Being completely out of options, I started to try some BIOS and Windows related fixes. These changed nothing, as I would have expected. Becoming more and more desperate, I eventually tried almost everything over the last few years regarding settings and BIOS options, to no avail. Really the only thing I haven’t done at this point is moving house, since that would not be practical. I own this house and the associated property.
At around this time I was completely deflated and didn’t even want to try anything more. No real solution was in sight, no fix was available and even the internet speed was too low to at least enjoy some YouTube or Twitch at the time. I began an apprenticeship just for the sake of it and I didn’t game on my computer for the better part of a year.
In 2020, the unthinkable happened. Germany is known to be a third world country when it comes to digital infrastructure, so I accepted early on that I will likely never have access to any kind of fast internet. Until suddenly, a “Deutsche Telekom” worker knocked at the door and offered a new fibre connection to be installed “this year” (2020) for free as part of some European Union funded infrastructural project. I signed that document faster than he could finish the sentence and despite some minor delays, the new fibre connection went live in February 2021. This was the last hope, I was preparing by upgrading my PC one last time. This surely would fix the problem, right? A nice, low-latency gigabit fibre optic connection is what every gamer dreams of, right? Wrong. Nothing changed apart from the ping going down from ~20ms to ~5ms. Again, I rented a server in Frankfurt and did the same tests as before. Same result, even better this time due to the drastically lower ping. Yet desync is on an all-time high to the point where I cannot even see people that allegedly kill me. Bullets pass through people more than ever before, shooting somebody in any FPS game is almost impossible.
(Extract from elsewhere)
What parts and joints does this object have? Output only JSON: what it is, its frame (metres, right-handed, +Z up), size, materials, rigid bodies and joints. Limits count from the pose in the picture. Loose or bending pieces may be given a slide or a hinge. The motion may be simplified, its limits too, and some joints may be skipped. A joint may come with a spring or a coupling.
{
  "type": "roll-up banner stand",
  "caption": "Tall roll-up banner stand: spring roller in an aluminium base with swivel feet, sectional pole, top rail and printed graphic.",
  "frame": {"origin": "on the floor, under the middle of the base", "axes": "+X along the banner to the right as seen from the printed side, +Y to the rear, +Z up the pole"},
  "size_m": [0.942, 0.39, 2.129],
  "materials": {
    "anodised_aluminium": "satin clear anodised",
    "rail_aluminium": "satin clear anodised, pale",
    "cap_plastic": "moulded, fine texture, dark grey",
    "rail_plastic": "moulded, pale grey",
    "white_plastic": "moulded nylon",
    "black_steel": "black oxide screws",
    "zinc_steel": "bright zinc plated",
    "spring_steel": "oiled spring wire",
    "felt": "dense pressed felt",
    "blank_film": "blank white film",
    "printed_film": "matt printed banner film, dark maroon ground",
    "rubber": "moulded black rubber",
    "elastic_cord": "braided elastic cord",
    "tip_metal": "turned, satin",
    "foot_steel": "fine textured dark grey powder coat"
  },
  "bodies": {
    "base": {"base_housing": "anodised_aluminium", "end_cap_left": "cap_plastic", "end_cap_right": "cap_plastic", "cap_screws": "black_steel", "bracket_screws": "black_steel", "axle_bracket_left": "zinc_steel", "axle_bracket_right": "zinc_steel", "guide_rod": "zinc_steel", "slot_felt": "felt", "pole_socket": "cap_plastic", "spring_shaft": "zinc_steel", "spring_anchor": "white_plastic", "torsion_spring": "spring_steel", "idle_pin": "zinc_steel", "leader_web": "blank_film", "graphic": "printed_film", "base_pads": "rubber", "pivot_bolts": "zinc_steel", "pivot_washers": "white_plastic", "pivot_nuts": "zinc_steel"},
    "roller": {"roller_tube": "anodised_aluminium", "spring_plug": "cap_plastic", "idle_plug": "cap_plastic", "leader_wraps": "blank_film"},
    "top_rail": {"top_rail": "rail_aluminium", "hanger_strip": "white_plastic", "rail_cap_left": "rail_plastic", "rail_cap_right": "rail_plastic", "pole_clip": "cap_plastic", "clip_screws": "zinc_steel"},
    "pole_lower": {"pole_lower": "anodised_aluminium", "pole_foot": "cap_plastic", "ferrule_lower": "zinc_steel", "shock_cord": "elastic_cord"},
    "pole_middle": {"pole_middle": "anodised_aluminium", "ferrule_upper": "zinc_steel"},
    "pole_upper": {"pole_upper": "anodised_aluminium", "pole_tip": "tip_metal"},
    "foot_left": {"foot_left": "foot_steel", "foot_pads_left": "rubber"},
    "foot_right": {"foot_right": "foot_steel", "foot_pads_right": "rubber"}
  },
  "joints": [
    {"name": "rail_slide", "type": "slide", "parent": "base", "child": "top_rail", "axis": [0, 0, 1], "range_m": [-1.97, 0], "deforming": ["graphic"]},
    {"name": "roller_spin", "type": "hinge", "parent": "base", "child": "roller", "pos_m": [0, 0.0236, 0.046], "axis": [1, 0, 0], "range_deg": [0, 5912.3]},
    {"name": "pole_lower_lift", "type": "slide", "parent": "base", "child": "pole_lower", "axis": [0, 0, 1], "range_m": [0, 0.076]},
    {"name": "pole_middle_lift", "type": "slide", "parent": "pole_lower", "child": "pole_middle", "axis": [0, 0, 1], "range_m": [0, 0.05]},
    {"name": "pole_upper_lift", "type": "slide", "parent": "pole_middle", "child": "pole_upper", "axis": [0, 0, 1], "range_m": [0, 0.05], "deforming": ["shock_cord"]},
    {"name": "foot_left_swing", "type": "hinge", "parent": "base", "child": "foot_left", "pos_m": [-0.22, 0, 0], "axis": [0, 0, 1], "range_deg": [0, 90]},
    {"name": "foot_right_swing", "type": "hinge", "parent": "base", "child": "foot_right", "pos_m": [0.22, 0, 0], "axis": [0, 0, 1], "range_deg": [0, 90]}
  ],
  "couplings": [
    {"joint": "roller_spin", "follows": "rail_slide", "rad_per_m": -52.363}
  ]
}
And here we are. Threads about this pop up on the internet from time to time, and despite me playing games very irregularly nowadays due to this problem, I still read most of them in a desperate hope to maybe find something that could alleviate the horror that is this problem. I so desperately wanted to become a streamer at one time because I love social interaction and I also used to love video games. It only depended on the government upgrading the internet service. But now, with this kind of problem, streaming is pointless as I cannot deliver any kind of adequate gameplay and playing any game longer than 10 minutes is infuriating to the point where I just want to break the setup and throw everything out of the window.
Most people say that this happens when you get old, the reaction time becomes slow, you become inconsistent or any other kind of thing that revolves around the “human factor”. While I am generally open to any suggestion, I think that this can be ruled out quickly because I would know when I am to blame. I have developed a deep understanding for most of the games I play, differentiating a “I f*ed up and misaimed” moment from a “I CLEARLY should’ve gotten that kill and somehow it didn’t happen” is not that hard for me. I know when I had time to react but didn’t shoot in time, I know when I landed the first headshot but it didn’t register, I know when I spray 30 bullets into somebody in Battlefield from a few metres away yet he still doesn’t die. I know when people who kill me aren’t even on my screen while I get asked if I am asleep by my friend, who’s spectating me.
I have read that there can be a discrepancy in how you perceive situations when playing and spectating, but my friend laughing at me for not reacting to somebody who is allegedly on my screen for seconds while I can – at the best of times – see nothing but a few pixels of a shoulder cannot possibly be explained by us having a different perception of the same situation. I do understand that humans can be inconsistent and that your performance can vary greatly, depending on the amount and quality of sleep, what you had to eat etc. But I am very sure that you don’t go from curb stomping a Faceit 10 lobby to the point where they call cheats, to bottom fragging against silvers within a matter of minutes (this has happened before). And this behaviour is present across any game I play.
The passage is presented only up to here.